Differences between RIF, LDS, and PUF Data Files

Purpose

CMS offers files from aggregate data to individual person level data. This article describes the differences between the aggregate, public use files, the limited data sets, and research identifiable files.

Current Version Date:
08/10/2016

Public Use File (PUFs), also called Non-Identifiable Data Files, have been edited and stripped of all information that could be used to identify individuals. In general, the PUFs contain aggregate-level information. The CMS Public Use Files for Researcher Use page on the ResDAC website provides resources and information about PUFs.
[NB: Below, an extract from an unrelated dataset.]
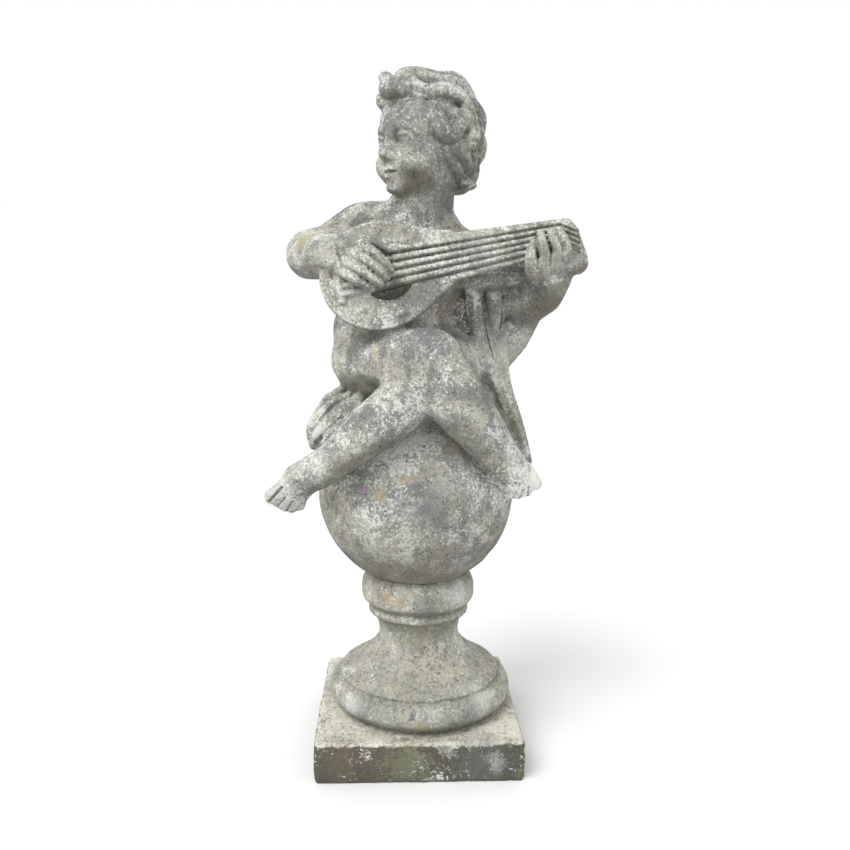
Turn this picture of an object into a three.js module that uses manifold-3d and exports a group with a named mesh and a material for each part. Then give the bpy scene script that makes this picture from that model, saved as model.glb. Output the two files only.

Limited Data Set (LDS) files also contain beneficiary level protected health information similar to the RIF files. In fact, many of the RIFs have an LDS equivalent. LDS files are considered identifiable because of the potential to re-identify a beneficiary. The difference, however, between RIF and LDS is that selected variables within the LDS files are blanked or ranged. LDS requests require a DUA, but do not go through a Privacy Board review. LDS files are available as a 100% or 5% random sample file. The DUA-Limited Data Sets (LDS) page on the CMS website describes the ways in which the LDS files may be used.

Research Identifiable Files (RIFs) contain beneficiary level protected health information (PHI). Requests for RIF data require a Data Use Agreement (DUA) and are reviewed by CMS’s Privacy Board to ensure that the beneficiary’s privacy is protected and only the minimum data necessary are requested and justified. The Identifiable Data Files page of the CMS website provides information about the release of these data.

Public Use File Limited Data Sets Research Identifiable
Requires Privacy Board Review? No No Yes
Requires a Data Use Agreement? No Yes Yes
Files include beneficiary-level data? No Yes Yes
Researchers may request customized cohorts (e.g. Diabetics residing in MN)? No No Yes
Data can be linked at beneficiary level to non-CMS data using a beneficiary identifier? No No Yes[1]
Claim run off period[2] NA Annual file: 6-month run off Annual file: 12-month run off
Quarterly file: 3-month run off Quarterly file: 3-month run off
Table 1. Overview of file difference by privacy level

The RIF and LDS files both contain beneficiary-level data, however, some variables included in the RIF data may be presented differently (ranged or absent) in the LDS counterpart. See Table 2 for the key differences.

Variable File Limited Data Set Research Identifiable File
Unique Beneficiary Identifier Claims & Enrollment files Encrypted identifier Encrypted identifier
MedPAR No identifier Encrypted identifier
Health Insurance Claim (HIC) or Social Security Number (SSN) Claims & Enrollment files Not included in file Included as an add-on with special permission only
Dates (MM/DD/YYYY) Claims files Included as of CY2010[3] Included
MedPAR Quarter and year only Included
Claim from date Claims files Not included Included
Claim through date Claims files Included Included
Beneficiary Zip Code[4] Claims & Enrollment files County and state Included
MedPAR State only Included
Beneficiary Date of Birth Claims, MedPAR & Enrollment files Not included. Age year or age range[5] Included
Date of Death Enrollment files Included, for validated dates of death only[6][7] Included
NPI/UPIN for person level provider Claims files As of 2013, the real NPI is included[8] Included
MedPAR Not included Not included
Facility provider number[9] Claims files & MedPAR Included Included
NPI of the facility Claims files & MedPAR Included Included
Table 2. Variable differences between RIF and LDS files
Appendix

NPI/UPINs are encrypted in the LDS files from 1999-2012. A free crosswalk is available for request. The crosswalk includes encrypted to unencrypted UPIN and NPI numbers back to 1999.

Please see the "Add LDS Files to an Existing LDS DUA" section of the Limited Data Set (LDS) Files page to order this file. 

 


[1] The inclusion of patient identifiers linkable to outside data requires CMS approval. Without this approval, the RIF patient identifiers are not linkable to outside data.

[2] More detailed information about the runoff periods and availability are found in the articles, "RIF Medicare Quarterly Data" and "Medicare Limited Data Set (LDS) Quarterly Claims and Enrollment Data".

[3] LDS files include dates as of 2010. For 2009 files, CMS provides the dates as a separate file. Prior to 2009, the files present dates as a quarter and year.

[4] The Medicare Current Beneficiary Survey (MCBS) LDS and Health Outcomes Survey (HOS) LDS files contain zip code, date of birth, and date of death.

[5] See footnote 2 above.

[6] See footnote 2 above.

[7] Based on a ResDAC analysis of the 2012 RIF Master Beneficiary Summary file, 4% of the death dates are not validated.

[8] NPI/UPINs are encrypted in LDS data files from 1999-2012. A free crosswalk file is available for request to identify individual providers back to 1999. See the Appendix for the record layout and ordering information.

[9] The facility provider number is also called the CMS Certification Number (CCN) or the Medicare provider number and identifies the institutional facility.